Following condemnation by the U.S. and its European allies of an Aug. 21 poison-gas attack near Damascus that PresidentBarack Obama said killed more than 1,400 people, Kerry and Russian Foreign Minister Sergei Lavrov brokered a deal last month for Syria to account for and destroy its chemical weapons. Russia is a longtime backer of Assad, while the U.S. has supported rebel groups fighting to oust him since 2011.
Assad’s government "is cooperating blamelessly with international inspectors,” meeting its commitments to the chemical weapons deal, and it is ready for peace talks with the opposition, Lavrov told reporters at the joint news conference.
"We don’t need to do anything to convince Damascus to send its delegation” to a peace conference, Lavrov said, saying the regime was ready "months ago.” It’s the opposition that needs to be persuaded to attend without preconditions, he said. Lavrov and Kerry both said talks may start in mid-November.
U.S. Position
In Washington, State Department spokeswoman Marie Harf said Kerry’s comments about Syrian cooperation don’t reflect a change in the U.S. position that, by attacking his own people, Assad has lost the right to govern.
"What Bashar al-Assad has done is horrific,” Harf told reporters in Washington. "He has no legitimacy. Nobody is giving him any praise.”
While the government’s actions in the early days of the chemical weapons removal effort are "clearly a step in the right direction,” Harf said that "does not confer political legitimacy on them to lead their country going forward.”
Lavrov said today that the U.S. and Russia have an understanding that the future peace conference must include "all parties” inside Syria and "important international players,” a possible reference to neighboring Iran, which supports Syria with money and weapons. U.S. officials have said they oppose Iran’s participation.
‘More Favorably’
If Iran accepts a 2012 international agreement calling for peace talks aimed at establishing an interim Syrian government, Harf said today, the U.S. would view its participation in the Geneva conference "more favorably.”
Inspectors from the Organization for the Prohibition of Chemical Weapons, a watchdog group based in The Hague, verified yesterday that Syria destroyed missile warheads and production equipment, according to an official from the joint OPCW-UN mission who asked not to be identified.

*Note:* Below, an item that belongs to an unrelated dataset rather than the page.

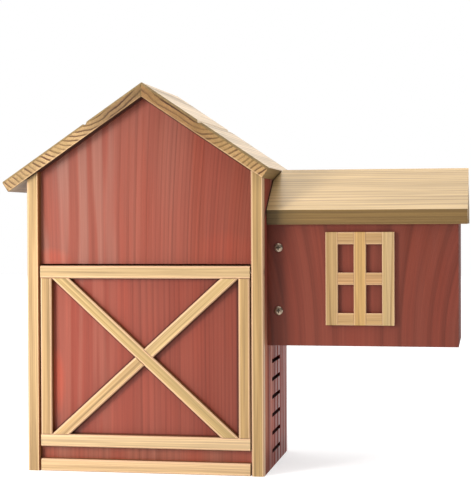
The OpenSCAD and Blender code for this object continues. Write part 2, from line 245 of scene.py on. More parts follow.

The development came a week after the UN Security Council approved an agreement demanding the elimination of Syria’s non-conventional arms following the August attack, which the U.S. and allies said was carried out by Assad’s forces. Assad and Russia say the rebels were responsible.
‘Undue Concern’
In an interview with Der Spiegel last week, Assad said the international community should not worry about the security of chemical weapons stores because they’re under government control and "the stored materials haven’t been activated.”
"It is not as bad as it is portrayed by the media and believed in the West. There is no need for any undue concern,” Assad said. He also said that a negotiated solution with "militants” won’t be possible.
The Security Council approved an on Sept. 27 to eliminate all of Syria’s chemical weapons, though the resolution didn’t attach consequences for failure to comply or assign blame for the attack.
Syria’s civil war has claimed the lives of more than 115,000 people, according to the opposition Syrian Observatory for Human Rights, a U.K.-based monitoring group. The fighting pits the mainly Muslim Sunni opposition against backers of Assad, whose Alawite faith is an offshoot of Shiite Islam.